GOAL — Lines containing the string "follow" are to be collected in full.

DATA LISTING —
□ □ □ □
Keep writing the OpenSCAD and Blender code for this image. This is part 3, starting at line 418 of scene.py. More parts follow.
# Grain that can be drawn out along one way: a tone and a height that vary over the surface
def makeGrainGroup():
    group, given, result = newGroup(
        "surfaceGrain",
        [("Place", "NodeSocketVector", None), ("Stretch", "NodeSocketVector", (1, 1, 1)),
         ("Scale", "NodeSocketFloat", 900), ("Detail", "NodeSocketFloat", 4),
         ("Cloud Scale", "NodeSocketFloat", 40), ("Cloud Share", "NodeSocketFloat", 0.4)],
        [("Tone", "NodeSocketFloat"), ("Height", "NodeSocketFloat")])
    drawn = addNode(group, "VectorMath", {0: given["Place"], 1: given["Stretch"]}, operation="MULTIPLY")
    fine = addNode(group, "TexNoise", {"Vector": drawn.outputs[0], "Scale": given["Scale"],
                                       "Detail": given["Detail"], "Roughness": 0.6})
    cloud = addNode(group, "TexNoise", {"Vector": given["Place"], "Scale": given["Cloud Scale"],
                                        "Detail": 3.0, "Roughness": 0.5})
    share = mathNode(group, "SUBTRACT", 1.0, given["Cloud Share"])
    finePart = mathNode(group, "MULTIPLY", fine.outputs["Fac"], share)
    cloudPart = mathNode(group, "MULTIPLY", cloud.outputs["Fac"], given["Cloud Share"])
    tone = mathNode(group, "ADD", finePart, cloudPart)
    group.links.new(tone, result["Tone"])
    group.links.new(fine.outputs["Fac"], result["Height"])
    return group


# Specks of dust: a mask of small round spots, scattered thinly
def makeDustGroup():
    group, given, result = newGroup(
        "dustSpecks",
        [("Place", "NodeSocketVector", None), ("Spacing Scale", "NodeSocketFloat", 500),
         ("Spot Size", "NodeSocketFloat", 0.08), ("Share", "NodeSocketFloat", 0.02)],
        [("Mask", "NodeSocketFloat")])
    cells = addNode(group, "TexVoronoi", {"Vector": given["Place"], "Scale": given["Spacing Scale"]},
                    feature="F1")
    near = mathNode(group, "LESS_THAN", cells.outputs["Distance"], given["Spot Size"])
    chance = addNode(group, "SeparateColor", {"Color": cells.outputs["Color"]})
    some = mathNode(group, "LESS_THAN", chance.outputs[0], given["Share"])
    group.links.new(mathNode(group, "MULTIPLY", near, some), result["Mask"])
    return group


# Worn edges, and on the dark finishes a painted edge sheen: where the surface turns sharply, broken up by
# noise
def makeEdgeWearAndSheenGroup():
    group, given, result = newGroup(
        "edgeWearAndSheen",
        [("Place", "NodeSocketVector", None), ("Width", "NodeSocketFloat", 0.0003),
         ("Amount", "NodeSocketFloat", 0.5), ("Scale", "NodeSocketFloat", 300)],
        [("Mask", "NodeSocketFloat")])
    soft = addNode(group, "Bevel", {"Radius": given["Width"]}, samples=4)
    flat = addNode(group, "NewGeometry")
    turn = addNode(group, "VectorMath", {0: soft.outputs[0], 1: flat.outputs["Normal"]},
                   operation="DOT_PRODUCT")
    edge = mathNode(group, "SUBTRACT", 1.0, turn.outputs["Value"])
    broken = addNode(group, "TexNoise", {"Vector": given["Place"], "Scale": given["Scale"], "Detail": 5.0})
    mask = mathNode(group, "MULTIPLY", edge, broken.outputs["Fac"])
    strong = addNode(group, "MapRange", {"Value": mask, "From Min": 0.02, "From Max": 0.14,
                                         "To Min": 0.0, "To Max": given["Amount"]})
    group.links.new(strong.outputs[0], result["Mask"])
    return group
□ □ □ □
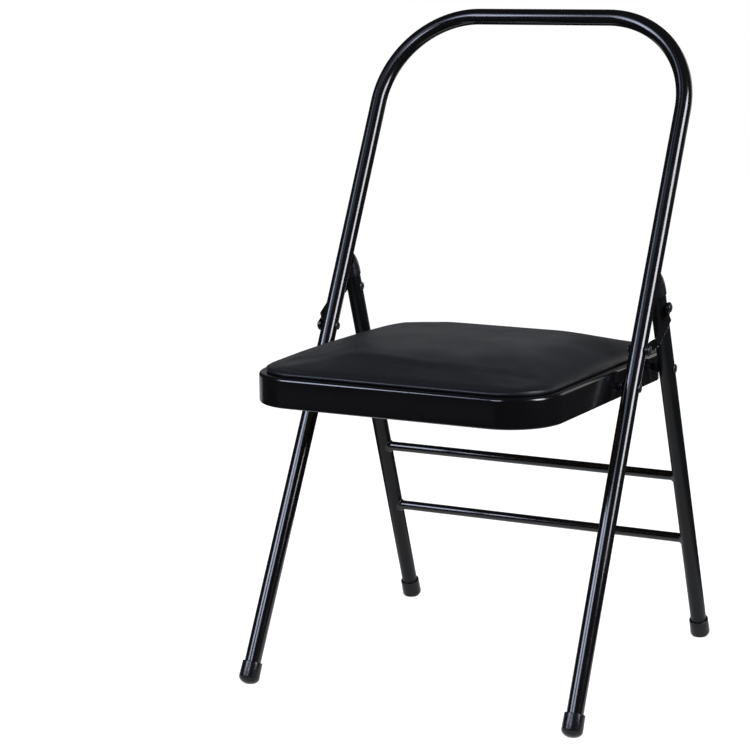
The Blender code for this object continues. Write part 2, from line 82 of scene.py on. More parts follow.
□ □ □ □
EXERCISE RESPONSE —
Keep writing the OpenSCAD and Blender code for this image. This is part 3, starting at line 418 of scene.py. More parts follow.
The Blender code for this object continues. Write part 2, from line 82 of scene.py on. More parts follow.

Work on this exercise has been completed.